Materiał z Sea, trwający około 37
minut, oczywiście nie wystarczyłby na cały koncert. Poza czterema kompozycjami
morskimi, w pierwszej części usłyszeliśmy 3 utwory z płyty Moments ( „Kind Me“, „East & Easy“ i
o ile się nie mylę „Missing“ ) oraz jedną nową kompozycję. I znów podkreślić
trzeba osobisty wydźwięk tego koncertu, bo Moments
to tak jak Sea płyta solowa, tym
razem dedykowana mającej przyjść wtedy na świat córce Sławka Jaskułke. Widać,
że dzielące te albumy 11 lat zaowocowało wyciszeniem i oszczędnością w środkach
wyrazu. Ta część koncertu była bardziej melodyjna i dynamiczna, ale równie
piękna. A na koniec cudowny i soczysty bis z utworem „100 Faces”.
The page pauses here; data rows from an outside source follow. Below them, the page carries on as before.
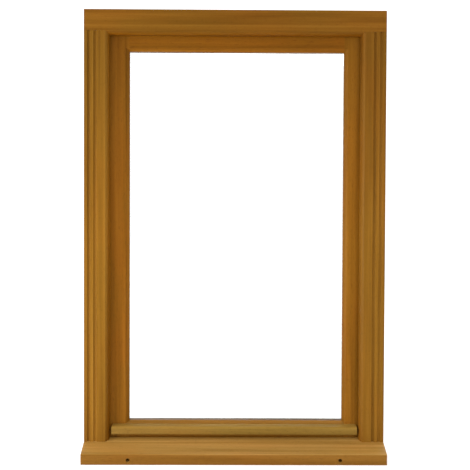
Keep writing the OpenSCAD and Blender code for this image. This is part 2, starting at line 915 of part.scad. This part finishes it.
module pinion_section() {
    root_r = pitch_r - rack_add - root_play;
    tip_r = pitch_r + pinion_add;
    base_r = pitch_r * cos(pressure);
    radii = [root_r, base_r, (base_r + pitch_r) / 2, pitch_r, (pitch_r + tip_r) / 2, tip_r];
    polygon([
        for (k = [0:tooth_n - 1]) let (mid = k * 360 / tooth_n) each concat(
            [for (i = [0:5]) radii[i] * [cos(mid - flank(radii[i])), sin(mid - flank(radii[i]))]],
            [for (i = [5:-1:0]) radii[i] * [cos(mid + flank(radii[i])), sin(mid + flank(radii[i]))]]
        )
    ]);
}

module spindle_square(play = 0) {
    square(spindle_w + 2 * play, center = true);
}

module pinion() {
    color("silver") translate([bolt_x, 0, handle_z]) difference() {
        union() {
            along_y(rod_y - gear_t / 2, rod_y + gear_t / 2) pinion_section();
            along_y(rod_y - gear_t / 2 - 3, room_y + case_d + 1) circle(5);
        }
        along_y(room_y, room_y + case_d + 2) spindle_square();
    }
}

// Rack on the -X side of the pinion, its teeth towards +X, and the arm that cranks over to the rod, as the
// upper rod has it
module rack_section() {
    half_tooth = (PI * module_mm / 2 - backlash) / 2;
    root = -pitch_r - pinion_add - root_play;
    tip = -pitch_r + rack_add;
    half_root = half_tooth - tan(pressure) * (root + pitch_r);
    half_tip = half_tooth - tan(pressure) * (tip + pitch_r);
    back = root - rack_back;
    pitch = PI * module_mm;
    polygon(concat(
        [[back, foot_z[1]], [back, -7.5 * pitch - half_root]],
        [for (k = [-7.5:0.5]) each [
            [root, k * pitch - half_root], [tip, k * pitch - half_tip],
            [tip, k * pitch + half_tip], [root, k * pitch + half_root]
        ]],
        [[root, foot_z[0]], [1 - rod_r, foot_z[0]], [1 - rod_r, foot_z[1]]]
    ));
}

module rack() {
    along_y(rod_y - gear_t / 2, rod_y + gear_t / 2) rack_section();
}

// Rod of radius rod_r from its cranked foot to a tip that narrows into the keeper
module rod(len) {
    translate([0, rod_y, foot_z[0]]) rotate_extrude()
        polygon([[0, 0], [rod_r, 0], [rod_r, len - 3], [rod_r - 1.5, len], [0, len]]);
}

// The rod's foot is notched where the rack's arm is let into it
module upper_rod() {
    color(brass) translate([bolt_x, 0, handle_z]) difference() {
        rod(upper_tip - handle_z - foot_z[0]);
        rack();
    }
}

module upper_rack() {
    color("silver") translate([bolt_x, 0, handle_z]) rack();
}

module lower_rod() {
    color(brass) translate([bolt_x, 0, handle_z]) rotate([0, 180, 0]) difference() {
        rod(handle_z - lower_tip - foot_z[0]);
        rack();
    }
}

module lower_rack() {
    color("silver") translate([bolt_x, 0, handle_z]) rotate([0, 180, 0]) rack();
}

module handle_spindle() {
    color("silver") translate([bolt_x, 0, handle_z])
        along_y(rod_y - gear_t / 2 - 2, handle_y - 4) spindle_square();
}

module grub_place() {
    translate([bolt_x, room_y + 28, handle_z - neck_r]) children();
}

// Lever: rose and neck on the handle's axis, then a turned grip that rises to an end ball
module handle_lever() {
    rose_y = room_y + case_d + 2;
    color(brass) difference() {
        translate([bolt_x, 0, handle_z]) {
            along_y(rose_y, rose_y + 2) circle(10);
            along_y(rose_y, handle_y) circle(neck_r);
            translate([0, handle_y, 0]) {
                sphere(9);
                translate([0, 0, 4]) cylinder(h = 26, r1 = 7, r2 = 4.6);
                translate([0, 0, 30]) cylinder(h = lever_len - 30, r1 = 4.6, r2 = 7);
                translate([0, 0, lever_len]) sphere(7.6);
            }
        }
        translate([bolt_x, 0, handle_z]) along_y(rose_y - 1, handle_y - 4) spindle_square();
        grub_place() cylinder(h = neck_r - spindle_w / 2, r = 2);
    }
}

module grub_screw() {
    color("silver") grub_place() difference() {
        cylinder(h = neck_r - spindle_w / 2, r = 2);
        translate([-2, -0.3, -eps]) cube([4, 0.6, 1]);
    }
}

head();
hinge_jamb();
lock_jamb();
sill();
frame_pegs();
head_seal();
hinge_side_seal();
lock_side_seal();
sill_seal();
top_rail();
bottom_rail();
hinge_stile();
lock_stile();
sash_pegs();
drip_bar();
outer_pane();
inner_pane();
spacer_bars();
edge_sealant();
outer_tapes();
inner_tapes();
setting_blocks();
top_bead();
bottom_bead();
hinge_side_bead();
lock_side_bead();
bead_pins();
lower_hinge_frame_leaf();
upper_hinge_frame_leaf();
lower_hinge_sash_leaf();
upper_hinge_sash_leaf();
hinge_pins();
hinge_washers();
frame_hinge_screws();
sash_hinge_screws();
bolt_case();
case_screws();
rod_guides();
guide_screws();
head_keeper();
sill_keeper();
keeper_screws();
handle_lever();
handle_spindle();
pinion();
grub_screw();
upper_rod();
upper_rack();
lower_rod();
lower_rack();
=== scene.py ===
"""Looks for the casement window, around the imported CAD.

Camera, procedural materials, softened edges and studio.
"""

import json
import math

import bpy
from mathutils import Matrix, Vector


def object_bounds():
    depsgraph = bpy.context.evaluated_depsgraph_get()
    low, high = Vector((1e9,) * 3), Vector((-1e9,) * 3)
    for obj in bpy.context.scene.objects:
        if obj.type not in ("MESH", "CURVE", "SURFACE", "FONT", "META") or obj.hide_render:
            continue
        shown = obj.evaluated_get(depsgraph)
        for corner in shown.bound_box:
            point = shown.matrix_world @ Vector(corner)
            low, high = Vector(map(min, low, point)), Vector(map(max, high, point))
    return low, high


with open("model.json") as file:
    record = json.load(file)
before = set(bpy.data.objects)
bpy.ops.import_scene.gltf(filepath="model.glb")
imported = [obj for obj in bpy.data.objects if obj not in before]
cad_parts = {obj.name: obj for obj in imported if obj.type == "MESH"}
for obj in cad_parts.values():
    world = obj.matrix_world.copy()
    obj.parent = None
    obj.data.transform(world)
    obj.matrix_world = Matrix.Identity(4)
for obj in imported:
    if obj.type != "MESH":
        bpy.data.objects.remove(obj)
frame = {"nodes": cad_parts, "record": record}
cad_low, cad_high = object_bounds()
nodes = frame["nodes"]
scene = bpy.context.scene

# ---- camera ----

IMAGE_PX = 470
FOCAL_PX = 953.7
SENSOR_MM = 36
CAMERA_PLACE = Vector((-0.0173, -1.898, 0.5005))
CAMERA_YAW = -0.0094
CAMERA_PITCH = -0.027
CAMERA_ROLL = -0.0042


def make_camera():
    data = bpy.data.cameras.new("camera")
    data.sensor_width = SENSOR_MM
    data.lens = FOCAL_PX / IMAGE_PX * SENSOR_MM
    data.clip_start = 0.05
    data.clip_end = 60
    camera = bpy.data.objects.new("camera", data)
    scene.collection.objects.link(camera)
    turn = Matrix.Rotation(CAMERA_YAW, 4, "Z") @ Matrix.Rotation(CAMERA_PITCH, 4, "X")
    turn = turn @ Matrix.Rotation(CAMERA_ROLL, 4, "Y") @ Matrix.Rotation(math.pi / 2, 4, "X")
    camera.matrix_world = Matrix.Translation(CAMERA_PLACE) @ turn
    scene.camera = camera


make_camera()

# ---- small node-graph helpers ----


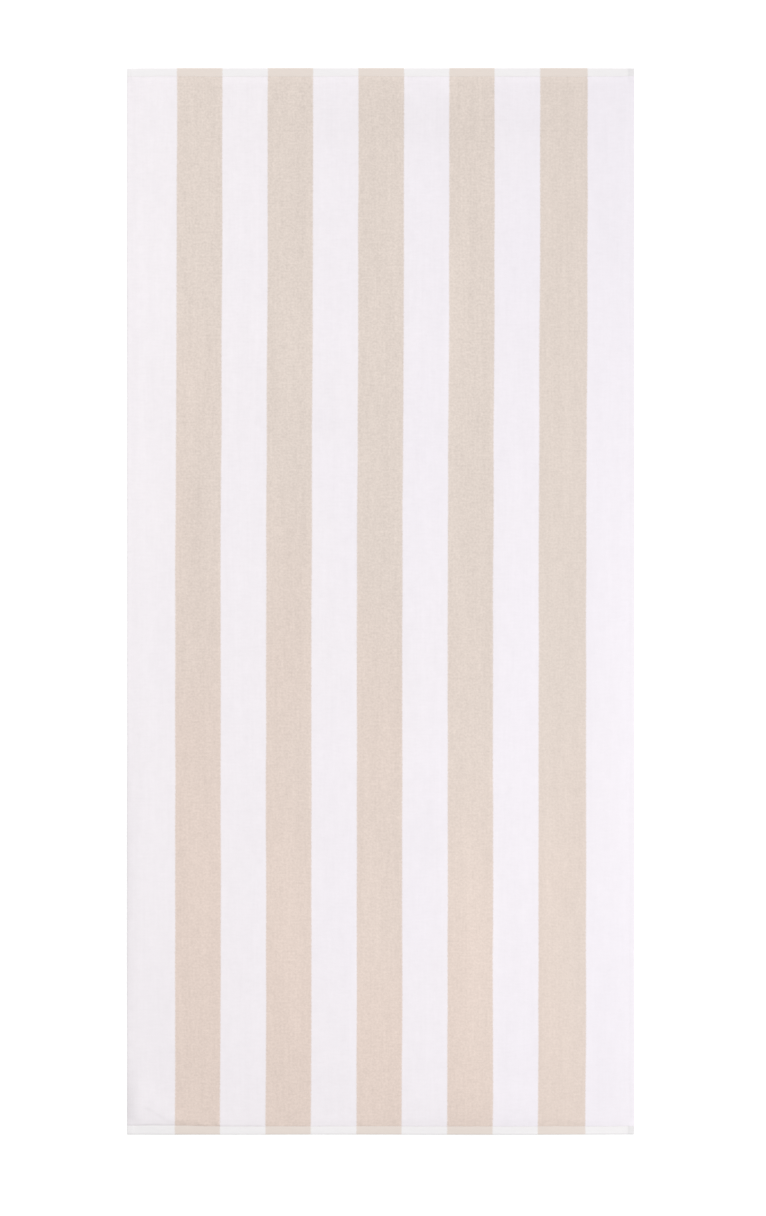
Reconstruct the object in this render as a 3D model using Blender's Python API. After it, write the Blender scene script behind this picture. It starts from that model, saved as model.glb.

Wspaniale było posłuchać tego na żywo. Z koncertu wyszłam może nie tyle
rozentuzjazmowana, co przyjemnie zamyślona i spokojna. Ta muzyka powraca do
mnie wciąż i pewnie już tak będzie powracać. Bo tak jak za morzem, tak za tymi
utworami się tęskni i chce się je odkrywać wciąż na nowo.